We are working on an open‑source fraud prevention platform [1], and detecting fake users coming from residential proxies is one of its use cases.
andelink
The first blog post in this series[1], linked to at the top of TFA, offers an analysis on the potential of using ASNs to detect such traffic. Their conclusion was that ASNs are not helpful for this use-case, showing that across the 50k IPs they've blocked, there is less than 4 IP addresses per ASN, on average.
[1] https://jan.wildeboer.net/2025/02/Blocking-Stealthy-Botnets/
reconnecting
What was done manually in the first blog is exactly what tirreno helps to achieve by analyzing traffic, here is live example [1]. Blocking an entire ASN should not be considered a strategy when real users are involved.
Regarding the first post, it's rare to see both datacenter network IPs and mobile proxy IP addresses used simultaneously. This suggests the involvement of more than one botnet. The main idea is to avoid using IP addresses as the sole risk factor. Instead, they should be considered as just one part of the broader picture of user behavior.
gruez
>One is that they ofter change IP addresses during a single web session.

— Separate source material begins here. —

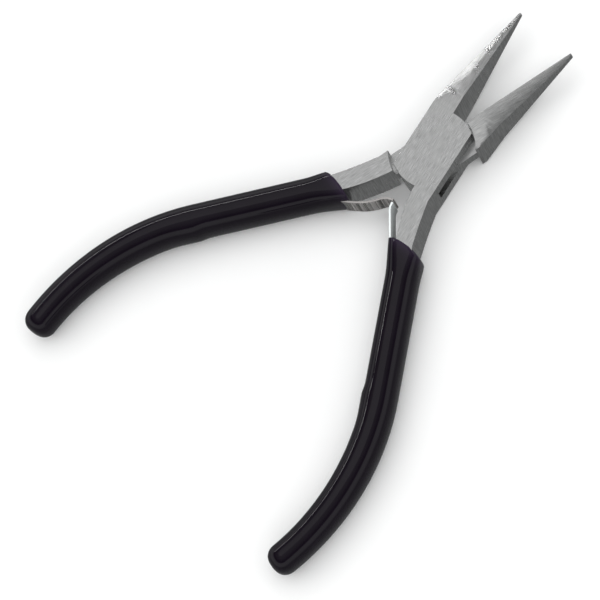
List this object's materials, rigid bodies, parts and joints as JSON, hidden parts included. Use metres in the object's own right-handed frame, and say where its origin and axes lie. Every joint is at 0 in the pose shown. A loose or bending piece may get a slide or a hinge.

Second, if IP come from the same proxies provider, they are often concentrated within a sing ASN, making them easier to detect.
Both are pretty easy to mitigate with a geoip database and some smart routing. One "residential proxy" vendor even has session tokens so your source IP doesn't randomly jump between each request.
reconnecting
And this is the exact reason why IP addresses cannot be considered as the one and only signal for fraud prevention.
gbcfghhjj
At least here in the US most residential ISPs have long leases and change infrequently, weeks or months.
Trying to understand your product, where is it intended to sit in a network? Is it a standalone tool that you use to identify these IPs and feed into something else for blockage or is it intended to be integrated into your existing site or is it supposed to proxy all your web traffic? The reason I ask is it has fairly heavyweight install requirements and Apache and PHP are kind of old school at this point, especially for new projects and companies. It's not what they would commonly be using for their site.
reconnecting
Indeed, if it's a real user from a residential IP address, in most cases it will be the same network. However, if it's a proxy from residential IPs, there could be 10 requests from one network, the 11th request from a second network, and the 12th request back from the same network. This is a red flag.
Thank you for your question. tirreno is a standalone app that needs to receive API events from your main web application. It can work perfectly with 512GB Postgres RAM or even lower, however, in most cases we're talking about millions of events that request resources.
It's much easier to write a stable application without dependencies based on mature technologies. tirreno is fairly 'boring software'.
sroussey
My phone will be on the home network until I walk out of the house and then it will change networks. This should not be a red flag.
In the last week I've had to deal with two large-scale influxes of traffic on one particular web server in our organization.
The first involved requests from 300,000 unique IPs in a span of a few hours. I analyzed them and found that ~250,000 were from Brazil. I'm used to using ASNs to block network ranges sending this kind of traffic, but in this case they were spread thinly over 6,000+ ASNs! I ended up blocking all of Brazil (sorry).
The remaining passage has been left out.